Supplied information:
========

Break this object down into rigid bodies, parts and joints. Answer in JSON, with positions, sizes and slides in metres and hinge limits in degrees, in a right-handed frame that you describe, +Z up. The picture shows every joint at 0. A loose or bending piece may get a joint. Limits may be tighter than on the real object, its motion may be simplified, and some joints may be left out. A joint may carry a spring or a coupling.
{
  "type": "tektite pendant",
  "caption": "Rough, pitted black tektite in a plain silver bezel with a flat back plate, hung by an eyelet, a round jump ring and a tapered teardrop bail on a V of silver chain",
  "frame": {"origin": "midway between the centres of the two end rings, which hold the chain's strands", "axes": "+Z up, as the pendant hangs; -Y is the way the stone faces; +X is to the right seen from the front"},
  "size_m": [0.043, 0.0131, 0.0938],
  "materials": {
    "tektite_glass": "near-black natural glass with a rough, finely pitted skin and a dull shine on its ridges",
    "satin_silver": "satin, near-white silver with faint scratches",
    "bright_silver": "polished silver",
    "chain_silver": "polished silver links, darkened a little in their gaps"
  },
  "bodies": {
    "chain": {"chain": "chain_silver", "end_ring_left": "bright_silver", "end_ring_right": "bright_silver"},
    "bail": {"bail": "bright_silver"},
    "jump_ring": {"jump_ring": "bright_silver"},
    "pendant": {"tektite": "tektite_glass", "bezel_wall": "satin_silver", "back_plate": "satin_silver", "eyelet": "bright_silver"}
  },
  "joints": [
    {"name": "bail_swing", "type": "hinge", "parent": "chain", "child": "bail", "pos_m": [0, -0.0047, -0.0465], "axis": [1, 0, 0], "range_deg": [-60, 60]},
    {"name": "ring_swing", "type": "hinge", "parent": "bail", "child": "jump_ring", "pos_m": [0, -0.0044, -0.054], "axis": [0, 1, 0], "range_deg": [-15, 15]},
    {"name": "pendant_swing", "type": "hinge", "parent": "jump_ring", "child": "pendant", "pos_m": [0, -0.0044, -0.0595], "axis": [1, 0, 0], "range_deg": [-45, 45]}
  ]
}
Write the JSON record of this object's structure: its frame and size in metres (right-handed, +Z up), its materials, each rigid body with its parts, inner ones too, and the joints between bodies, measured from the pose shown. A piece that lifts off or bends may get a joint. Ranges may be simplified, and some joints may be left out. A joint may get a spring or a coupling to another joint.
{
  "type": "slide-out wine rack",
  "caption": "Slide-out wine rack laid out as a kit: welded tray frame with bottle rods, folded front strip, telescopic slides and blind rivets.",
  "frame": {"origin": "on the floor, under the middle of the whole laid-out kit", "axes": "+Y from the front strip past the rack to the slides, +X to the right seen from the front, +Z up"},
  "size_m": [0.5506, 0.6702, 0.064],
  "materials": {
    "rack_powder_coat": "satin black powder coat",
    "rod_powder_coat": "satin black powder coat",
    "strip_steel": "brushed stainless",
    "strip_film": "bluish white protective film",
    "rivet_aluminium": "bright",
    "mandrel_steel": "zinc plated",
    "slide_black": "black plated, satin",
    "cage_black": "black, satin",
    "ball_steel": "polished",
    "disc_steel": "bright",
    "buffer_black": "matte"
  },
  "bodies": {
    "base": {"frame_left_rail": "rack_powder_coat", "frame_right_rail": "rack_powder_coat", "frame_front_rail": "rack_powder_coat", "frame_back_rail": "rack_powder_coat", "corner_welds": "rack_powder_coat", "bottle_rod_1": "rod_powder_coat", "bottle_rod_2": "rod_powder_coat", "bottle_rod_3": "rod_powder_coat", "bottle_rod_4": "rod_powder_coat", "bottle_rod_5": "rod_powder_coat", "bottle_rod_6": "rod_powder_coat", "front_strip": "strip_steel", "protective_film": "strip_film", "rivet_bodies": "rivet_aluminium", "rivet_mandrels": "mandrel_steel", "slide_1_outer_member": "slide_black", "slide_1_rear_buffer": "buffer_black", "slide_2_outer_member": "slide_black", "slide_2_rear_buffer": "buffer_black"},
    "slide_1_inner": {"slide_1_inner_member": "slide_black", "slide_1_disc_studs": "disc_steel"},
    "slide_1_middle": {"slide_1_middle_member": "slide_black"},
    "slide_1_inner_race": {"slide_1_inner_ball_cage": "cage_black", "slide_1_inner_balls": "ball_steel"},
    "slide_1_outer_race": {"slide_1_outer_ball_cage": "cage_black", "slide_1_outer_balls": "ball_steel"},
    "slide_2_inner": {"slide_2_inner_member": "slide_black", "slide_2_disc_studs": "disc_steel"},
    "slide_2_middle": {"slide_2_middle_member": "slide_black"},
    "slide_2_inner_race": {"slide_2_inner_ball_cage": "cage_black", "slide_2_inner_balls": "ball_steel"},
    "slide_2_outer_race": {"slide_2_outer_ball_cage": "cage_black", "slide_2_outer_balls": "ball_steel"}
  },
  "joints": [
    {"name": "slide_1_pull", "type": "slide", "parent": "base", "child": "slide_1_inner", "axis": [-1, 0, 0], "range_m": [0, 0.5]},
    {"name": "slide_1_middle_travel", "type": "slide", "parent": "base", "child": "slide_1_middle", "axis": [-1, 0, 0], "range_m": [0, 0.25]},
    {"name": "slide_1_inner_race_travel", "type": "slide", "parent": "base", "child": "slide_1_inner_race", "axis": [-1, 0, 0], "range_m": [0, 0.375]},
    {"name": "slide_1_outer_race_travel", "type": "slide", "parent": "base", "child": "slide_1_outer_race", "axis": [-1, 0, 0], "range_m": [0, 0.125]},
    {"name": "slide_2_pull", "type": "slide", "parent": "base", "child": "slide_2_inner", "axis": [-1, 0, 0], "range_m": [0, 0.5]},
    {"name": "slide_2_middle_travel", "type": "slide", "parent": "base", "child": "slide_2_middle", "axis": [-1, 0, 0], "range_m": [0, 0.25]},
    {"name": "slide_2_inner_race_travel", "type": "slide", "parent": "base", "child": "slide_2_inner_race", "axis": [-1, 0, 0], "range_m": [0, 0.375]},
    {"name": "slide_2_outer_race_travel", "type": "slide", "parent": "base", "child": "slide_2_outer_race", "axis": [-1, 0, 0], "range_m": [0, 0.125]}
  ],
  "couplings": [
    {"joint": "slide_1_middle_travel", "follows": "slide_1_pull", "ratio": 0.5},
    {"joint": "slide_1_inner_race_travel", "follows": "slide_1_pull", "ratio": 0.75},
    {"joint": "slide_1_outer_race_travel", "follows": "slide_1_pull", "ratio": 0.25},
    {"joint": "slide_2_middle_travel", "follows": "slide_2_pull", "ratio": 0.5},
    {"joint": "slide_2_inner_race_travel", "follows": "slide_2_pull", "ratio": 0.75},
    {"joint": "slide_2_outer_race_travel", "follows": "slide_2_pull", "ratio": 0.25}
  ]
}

========

From the records above, extract every entry exactly as given.

Break this object down into rigid bodies, parts and joints. Answer in JSON, with positions, sizes and slides in metres and hinge limits in degrees, in a right-handed frame that you describe, +Z up. The picture shows every joint at 0. A loose or bending piece may get a joint. Limits may be tighter than on the real object, its motion may be simplified, and some joints may be left out. A joint may carry a spring or a coupling.
{
  "type": "tektite pendant",
  "caption": "Rough, pitted black tektite in a plain silver bezel with a flat back plate, hung by an eyelet, a round jump ring and a tapered teardrop bail on a V of silver chain",
  "frame": {"origin": "midway between the centres of the two end rings, which hold the chain's strands", "axes": "+Z up, as the pendant hangs; -Y is the way the stone faces; +X is to the right seen from the front"},
  "size_m": [0.043, 0.0131, 0.0938],
  "materials": {
    "tektite_glass": "near-black natural glass with a rough, finely pitted skin and a dull shine on its ridges",
    "satin_silver": "satin, near-white silver with faint scratches",
    "bright_silver": "polished silver",
    "chain_silver": "polished silver links, darkened a little in their gaps"
  },
  "bodies": {
    "chain": {"chain": "chain_silver", "end_ring_left": "bright_silver", "end_ring_right": "bright_silver"},
    "bail": {"bail": "bright_silver"},
    "jump_ring": {"jump_ring": "bright_silver"},
    "pendant": {"tektite": "tektite_glass", "bezel_wall": "satin_silver", "back_plate": "satin_silver", "eyelet": "bright_silver"}
  },
  "joints": [
    {"name": "bail_swing", "type": "hinge", "parent": "chain", "child": "bail", "pos_m": [0, -0.0047, -0.0465], "axis": [1, 0, 0], "range_deg": [-60, 60]},
    {"name": "ring_swing", "type": "hinge", "parent": "bail", "child": "jump_ring", "pos_m": [0, -0.0044, -0.054], "axis": [0, 1, 0], "range_deg": [-15, 15]},
    {"name": "pendant_swing", "type": "hinge", "parent": "jump_ring", "child": "pendant", "pos_m": [0, -0.0044, -0.0595], "axis": [1, 0, 0], "range_deg": [-45, 45]}
  ]
}
Write the JSON record of this object's structure: its frame and size in metres (right-handed, +Z up), its materials, each rigid body with its parts, inner ones too, and the joints between bodies, measured from the pose shown. A piece that lifts off or bends may get a joint. Ranges may be simplified, and some joints may be left out. A joint may get a spring or a coupling to another joint.
{
  "type": "slide-out wine rack",
  "caption": "Slide-out wine rack laid out as a kit: welded tray frame with bottle rods, folded front strip, telescopic slides and blind rivets.",
  "frame": {"origin": "on the floor, under the middle of the whole laid-out kit", "axes": "+Y from the front strip past the rack to the slides, +X to the right seen from the front, +Z up"},
  "size_m": [0.5506, 0.6702, 0.064],
  "materials": {
    "rack_powder_coat": "satin black powder coat",
    "rod_powder_coat": "satin black powder coat",
    "strip_steel": "brushed stainless",
    "strip_film": "bluish white protective film",
    "rivet_aluminium": "bright",
    "mandrel_steel": "zinc plated",
    "slide_black": "black plated, satin",
    "cage_black": "black, satin",
    "ball_steel": "polished",
    "disc_steel": "bright",
    "buffer_black": "matte"
  },
  "bodies": {
    "base": {"frame_left_rail": "rack_powder_coat", "frame_right_rail": "rack_powder_coat", "frame_front_rail": "rack_powder_coat", "frame_back_rail": "rack_powder_coat", "corner_welds": "rack_powder_coat", "bottle_rod_1": "rod_powder_coat", "bottle_rod_2": "rod_powder_coat", "bottle_rod_3": "rod_powder_coat", "bottle_rod_4": "rod_powder_coat", "bottle_rod_5": "rod_powder_coat", "bottle_rod_6": "rod_powder_coat", "front_strip": "strip_steel", "protective_film": "strip_film", "rivet_bodies": "rivet_aluminium", "rivet_mandrels": "mandrel_steel", "slide_1_outer_member": "slide_black", "slide_1_rear_buffer": "buffer_black", "slide_2_outer_member": "slide_black", "slide_2_rear_buffer": "buffer_black"},
    "slide_1_inner": {"slide_1_inner_member": "slide_black", "slide_1_disc_studs": "disc_steel"},
    "slide_1_middle": {"slide_1_middle_member": "slide_black"},
    "slide_1_inner_race": {"slide_1_inner_ball_cage": "cage_black", "slide_1_inner_balls": "ball_steel"},
    "slide_1_outer_race": {"slide_1_outer_ball_cage": "cage_black", "slide_1_outer_balls": "ball_steel"},
    "slide_2_inner": {"slide_2_inner_member": "slide_black", "slide_2_disc_studs": "disc_steel"},
    "slide_2_middle": {"slide_2_middle_member": "slide_black"},
    "slide_2_inner_race": {"slide_2_inner_ball_cage": "cage_black", "slide_2_inner_balls": "ball_steel"},
    "slide_2_outer_race": {"slide_2_outer_ball_cage": "cage_black", "slide_2_outer_balls": "ball_steel"}
  },
  "joints": [
    {"name": "slide_1_pull", "type": "slide", "parent": "base", "child": "slide_1_inner", "axis": [-1, 0, 0], "range_m": [0, 0.5]},
    {"name": "slide_1_middle_travel", "type": "slide", "parent": "base", "child": "slide_1_middle", "axis": [-1, 0, 0], "range_m": [0, 0.25]},
    {"name": "slide_1_inner_race_travel", "type": "slide", "parent": "base", "child": "slide_1_inner_race", "axis": [-1, 0, 0], "range_m": [0, 0.375]},
    {"name": "slide_1_outer_race_travel", "type": "slide", "parent": "base", "child": "slide_1_outer_race", "axis": [-1, 0, 0], "range_m": [0, 0.125]},
    {"name": "slide_2_pull", "type": "slide", "parent": "base", "child": "slide_2_inner", "axis": [-1, 0, 0], "range_m": [0, 0.5]},
    {"name": "slide_2_middle_travel", "type": "slide", "parent": "base", "child": "slide_2_middle", "axis": [-1, 0, 0], "range_m": [0, 0.25]},
    {"name": "slide_2_inner_race_travel", "type": "slide", "parent": "base", "child": "slide_2_inner_race", "axis": [-1, 0, 0], "range_m": [0, 0.375]},
    {"name": "slide_2_outer_race_travel", "type": "slide", "parent": "base", "child": "slide_2_outer_race", "axis": [-1, 0, 0], "range_m": [0, 0.125]}
  ],
  "couplings": [
    {"joint": "slide_1_middle_travel", "follows": "slide_1_pull", "ratio": 0.5},
    {"joint": "slide_1_inner_race_travel", "follows": "slide_1_pull", "ratio": 0.75},
    {"joint": "slide_1_outer_race_travel", "follows": "slide_1_pull", "ratio": 0.25},
    {"joint": "slide_2_middle_travel", "follows": "slide_2_pull", "ratio": 0.5},
    {"joint": "slide_2_inner_race_travel", "follows": "slide_2_pull", "ratio": 0.75},
    {"joint": "slide_2_outer_race_travel", "follows": "slide_2_pull", "ratio": 0.25}
  ]
}